──────── Provided information
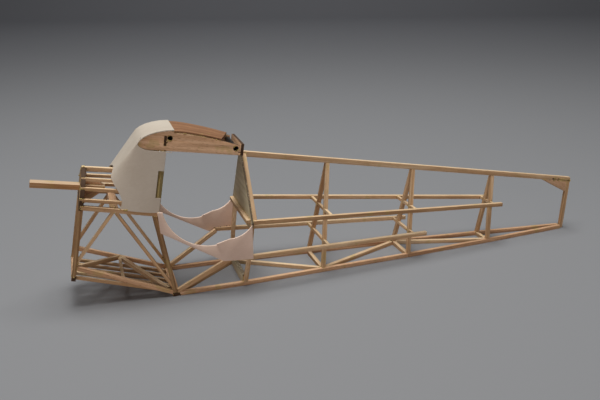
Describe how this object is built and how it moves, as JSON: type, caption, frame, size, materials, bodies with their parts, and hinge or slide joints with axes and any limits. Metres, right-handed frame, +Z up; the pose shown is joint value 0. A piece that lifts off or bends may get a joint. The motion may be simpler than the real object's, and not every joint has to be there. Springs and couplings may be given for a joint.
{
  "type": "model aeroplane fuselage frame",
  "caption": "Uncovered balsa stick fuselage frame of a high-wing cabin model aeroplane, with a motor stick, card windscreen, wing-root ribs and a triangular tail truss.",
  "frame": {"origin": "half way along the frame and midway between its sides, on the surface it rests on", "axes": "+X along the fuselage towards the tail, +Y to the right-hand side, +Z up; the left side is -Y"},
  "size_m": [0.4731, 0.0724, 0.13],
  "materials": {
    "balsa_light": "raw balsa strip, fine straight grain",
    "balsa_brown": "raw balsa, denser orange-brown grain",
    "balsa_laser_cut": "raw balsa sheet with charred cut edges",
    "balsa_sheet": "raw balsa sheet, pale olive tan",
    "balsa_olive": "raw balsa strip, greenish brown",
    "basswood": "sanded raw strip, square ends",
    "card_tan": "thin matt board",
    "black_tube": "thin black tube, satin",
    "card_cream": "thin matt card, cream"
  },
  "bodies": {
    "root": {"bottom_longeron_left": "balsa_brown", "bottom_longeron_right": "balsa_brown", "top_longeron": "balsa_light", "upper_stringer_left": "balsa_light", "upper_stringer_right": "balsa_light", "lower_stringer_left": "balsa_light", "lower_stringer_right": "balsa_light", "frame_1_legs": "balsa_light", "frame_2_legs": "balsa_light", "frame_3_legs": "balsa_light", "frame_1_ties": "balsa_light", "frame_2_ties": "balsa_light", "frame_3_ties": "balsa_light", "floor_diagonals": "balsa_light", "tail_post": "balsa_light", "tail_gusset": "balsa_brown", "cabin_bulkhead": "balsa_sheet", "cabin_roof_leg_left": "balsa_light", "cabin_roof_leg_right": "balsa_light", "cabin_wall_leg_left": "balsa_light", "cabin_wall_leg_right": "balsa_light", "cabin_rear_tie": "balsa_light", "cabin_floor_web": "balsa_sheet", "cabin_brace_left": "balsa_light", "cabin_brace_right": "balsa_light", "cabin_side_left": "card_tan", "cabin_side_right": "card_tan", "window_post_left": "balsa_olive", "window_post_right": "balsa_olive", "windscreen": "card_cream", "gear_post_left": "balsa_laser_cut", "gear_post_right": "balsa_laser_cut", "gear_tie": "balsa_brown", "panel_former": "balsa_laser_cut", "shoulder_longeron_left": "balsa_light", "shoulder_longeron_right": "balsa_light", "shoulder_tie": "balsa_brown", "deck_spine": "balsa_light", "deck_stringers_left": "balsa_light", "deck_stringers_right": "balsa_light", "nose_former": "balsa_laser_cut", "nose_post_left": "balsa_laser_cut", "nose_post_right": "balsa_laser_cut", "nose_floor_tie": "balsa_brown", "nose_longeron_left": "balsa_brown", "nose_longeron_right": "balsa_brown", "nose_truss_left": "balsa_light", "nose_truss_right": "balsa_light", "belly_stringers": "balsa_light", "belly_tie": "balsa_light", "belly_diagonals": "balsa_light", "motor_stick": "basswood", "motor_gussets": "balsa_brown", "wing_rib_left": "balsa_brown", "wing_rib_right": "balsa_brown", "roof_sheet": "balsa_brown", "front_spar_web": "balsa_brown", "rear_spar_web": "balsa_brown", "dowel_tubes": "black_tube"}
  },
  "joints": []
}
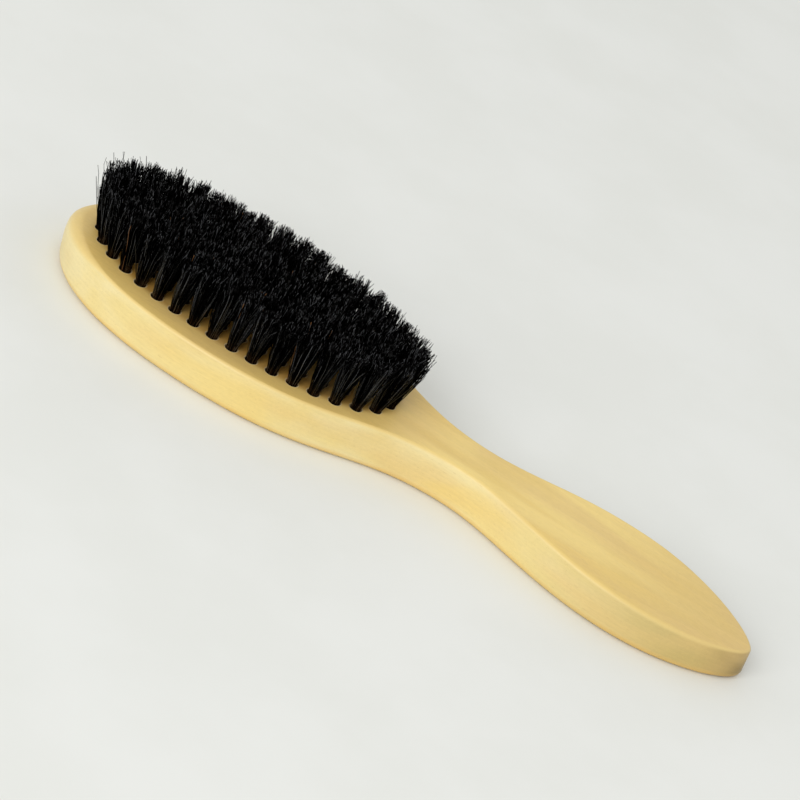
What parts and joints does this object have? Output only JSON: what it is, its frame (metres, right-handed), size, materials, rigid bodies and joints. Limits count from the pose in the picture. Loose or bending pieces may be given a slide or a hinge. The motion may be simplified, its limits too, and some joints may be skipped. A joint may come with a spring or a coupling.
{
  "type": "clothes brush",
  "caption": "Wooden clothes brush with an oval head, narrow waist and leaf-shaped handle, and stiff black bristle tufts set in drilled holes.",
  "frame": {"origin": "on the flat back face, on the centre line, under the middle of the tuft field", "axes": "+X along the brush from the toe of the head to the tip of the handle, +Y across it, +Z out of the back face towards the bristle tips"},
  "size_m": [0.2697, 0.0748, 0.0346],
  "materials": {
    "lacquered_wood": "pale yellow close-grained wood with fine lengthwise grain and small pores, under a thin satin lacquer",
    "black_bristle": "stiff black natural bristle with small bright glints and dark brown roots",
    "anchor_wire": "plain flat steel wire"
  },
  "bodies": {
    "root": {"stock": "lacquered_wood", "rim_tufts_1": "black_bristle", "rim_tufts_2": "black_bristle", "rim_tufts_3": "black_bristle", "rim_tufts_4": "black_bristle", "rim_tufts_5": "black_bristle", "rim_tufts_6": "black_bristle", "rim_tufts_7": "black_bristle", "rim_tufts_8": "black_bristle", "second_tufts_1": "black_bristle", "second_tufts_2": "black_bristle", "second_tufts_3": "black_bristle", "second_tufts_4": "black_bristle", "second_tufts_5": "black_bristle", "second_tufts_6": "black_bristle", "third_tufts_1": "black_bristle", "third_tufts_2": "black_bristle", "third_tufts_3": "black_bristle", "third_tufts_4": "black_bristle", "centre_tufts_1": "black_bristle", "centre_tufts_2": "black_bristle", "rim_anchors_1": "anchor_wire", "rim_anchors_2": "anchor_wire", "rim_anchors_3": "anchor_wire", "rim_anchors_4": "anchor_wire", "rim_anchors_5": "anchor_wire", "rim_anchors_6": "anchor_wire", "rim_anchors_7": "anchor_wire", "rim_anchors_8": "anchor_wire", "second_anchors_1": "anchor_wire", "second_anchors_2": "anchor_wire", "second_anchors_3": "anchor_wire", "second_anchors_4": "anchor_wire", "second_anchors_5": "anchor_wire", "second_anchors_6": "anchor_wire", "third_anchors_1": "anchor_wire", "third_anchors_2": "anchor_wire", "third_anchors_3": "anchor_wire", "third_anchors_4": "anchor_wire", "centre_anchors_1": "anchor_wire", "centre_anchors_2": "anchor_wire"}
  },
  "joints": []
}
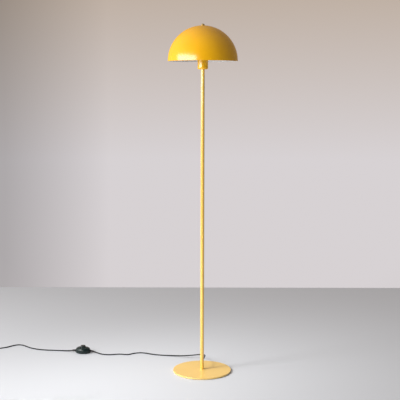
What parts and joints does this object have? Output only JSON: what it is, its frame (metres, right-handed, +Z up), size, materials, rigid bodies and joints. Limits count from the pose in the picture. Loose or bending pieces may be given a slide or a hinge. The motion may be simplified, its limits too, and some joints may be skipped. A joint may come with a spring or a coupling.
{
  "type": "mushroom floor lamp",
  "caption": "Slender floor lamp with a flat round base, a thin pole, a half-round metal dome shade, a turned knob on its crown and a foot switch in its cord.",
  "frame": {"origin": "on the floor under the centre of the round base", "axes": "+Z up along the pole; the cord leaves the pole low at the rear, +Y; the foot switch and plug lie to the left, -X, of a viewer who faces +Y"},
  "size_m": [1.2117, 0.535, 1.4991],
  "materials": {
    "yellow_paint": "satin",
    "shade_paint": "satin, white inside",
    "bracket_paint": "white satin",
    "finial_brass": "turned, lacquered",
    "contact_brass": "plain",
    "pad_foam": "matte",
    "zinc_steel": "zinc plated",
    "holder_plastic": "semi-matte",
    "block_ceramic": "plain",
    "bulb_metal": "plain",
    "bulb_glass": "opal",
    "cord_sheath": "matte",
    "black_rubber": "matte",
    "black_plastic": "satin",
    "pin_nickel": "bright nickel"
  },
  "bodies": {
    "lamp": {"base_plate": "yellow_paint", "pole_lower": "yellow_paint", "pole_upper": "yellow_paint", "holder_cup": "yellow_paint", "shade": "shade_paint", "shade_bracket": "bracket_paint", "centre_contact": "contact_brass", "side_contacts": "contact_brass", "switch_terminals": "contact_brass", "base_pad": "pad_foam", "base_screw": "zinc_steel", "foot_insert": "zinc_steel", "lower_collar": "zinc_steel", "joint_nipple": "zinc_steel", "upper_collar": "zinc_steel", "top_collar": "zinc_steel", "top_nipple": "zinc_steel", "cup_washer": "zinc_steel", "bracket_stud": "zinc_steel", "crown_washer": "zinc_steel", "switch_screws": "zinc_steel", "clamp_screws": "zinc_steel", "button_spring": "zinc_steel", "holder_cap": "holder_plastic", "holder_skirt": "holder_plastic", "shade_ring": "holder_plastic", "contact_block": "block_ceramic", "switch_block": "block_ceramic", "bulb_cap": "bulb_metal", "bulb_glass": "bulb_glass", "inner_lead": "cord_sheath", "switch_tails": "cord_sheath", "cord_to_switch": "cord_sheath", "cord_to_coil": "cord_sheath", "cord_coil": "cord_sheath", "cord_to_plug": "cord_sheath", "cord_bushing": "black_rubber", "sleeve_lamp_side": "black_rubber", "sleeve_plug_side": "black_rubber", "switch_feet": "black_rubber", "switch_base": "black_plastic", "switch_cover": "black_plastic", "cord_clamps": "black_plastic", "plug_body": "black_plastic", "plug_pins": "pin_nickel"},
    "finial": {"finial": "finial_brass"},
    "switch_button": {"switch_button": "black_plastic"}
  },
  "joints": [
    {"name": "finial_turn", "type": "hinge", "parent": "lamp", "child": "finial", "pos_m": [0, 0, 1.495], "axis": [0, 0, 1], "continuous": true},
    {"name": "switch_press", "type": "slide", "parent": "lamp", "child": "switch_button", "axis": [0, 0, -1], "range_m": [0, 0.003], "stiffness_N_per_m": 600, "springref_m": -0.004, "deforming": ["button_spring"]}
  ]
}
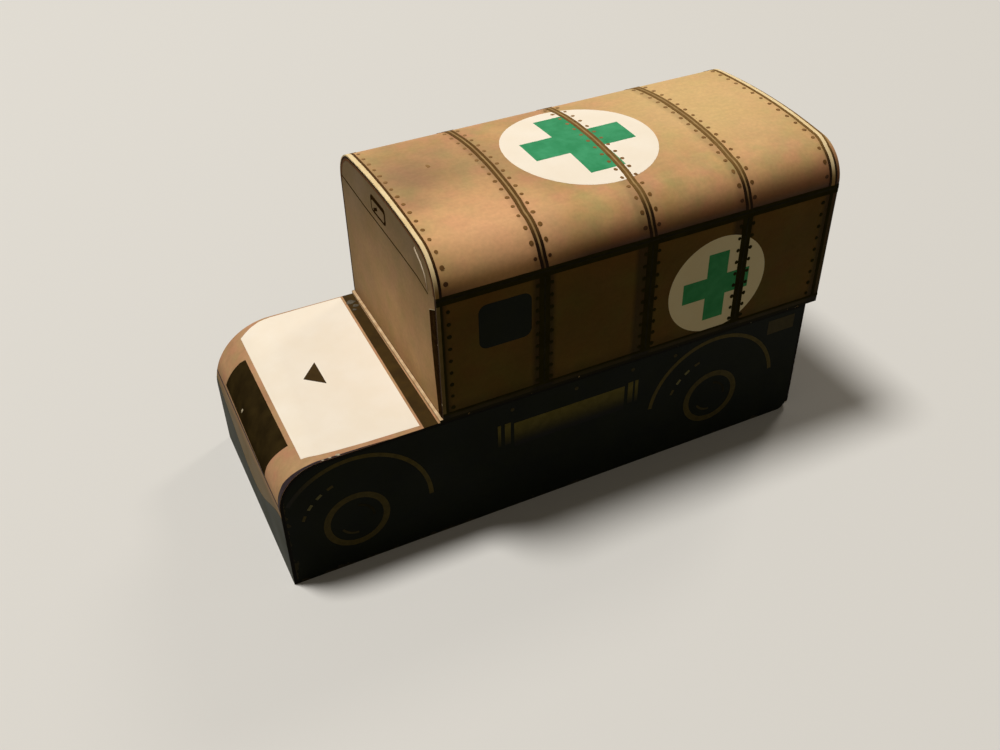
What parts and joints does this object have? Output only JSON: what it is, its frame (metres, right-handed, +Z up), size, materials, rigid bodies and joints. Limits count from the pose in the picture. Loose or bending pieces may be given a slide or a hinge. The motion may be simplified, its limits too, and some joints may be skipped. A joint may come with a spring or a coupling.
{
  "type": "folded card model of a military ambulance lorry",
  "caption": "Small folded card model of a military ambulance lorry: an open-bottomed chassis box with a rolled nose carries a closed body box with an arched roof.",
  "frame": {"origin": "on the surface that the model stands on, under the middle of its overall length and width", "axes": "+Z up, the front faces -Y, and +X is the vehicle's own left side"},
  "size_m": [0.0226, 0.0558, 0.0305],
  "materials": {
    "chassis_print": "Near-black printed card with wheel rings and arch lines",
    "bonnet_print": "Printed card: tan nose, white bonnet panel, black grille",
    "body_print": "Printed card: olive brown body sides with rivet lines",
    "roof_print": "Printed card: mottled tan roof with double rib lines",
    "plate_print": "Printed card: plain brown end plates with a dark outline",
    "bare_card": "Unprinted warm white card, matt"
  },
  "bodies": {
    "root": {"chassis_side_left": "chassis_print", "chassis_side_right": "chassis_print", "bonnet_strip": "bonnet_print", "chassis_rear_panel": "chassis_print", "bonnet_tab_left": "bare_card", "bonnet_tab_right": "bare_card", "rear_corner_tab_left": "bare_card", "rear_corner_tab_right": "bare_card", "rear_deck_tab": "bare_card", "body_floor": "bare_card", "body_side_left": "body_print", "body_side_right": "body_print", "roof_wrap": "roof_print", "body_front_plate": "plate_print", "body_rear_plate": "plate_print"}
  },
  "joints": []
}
────────────────
[What you are asked to do] How many of the lines above contain the string "that"? Give the number only.

[Solved problem] 2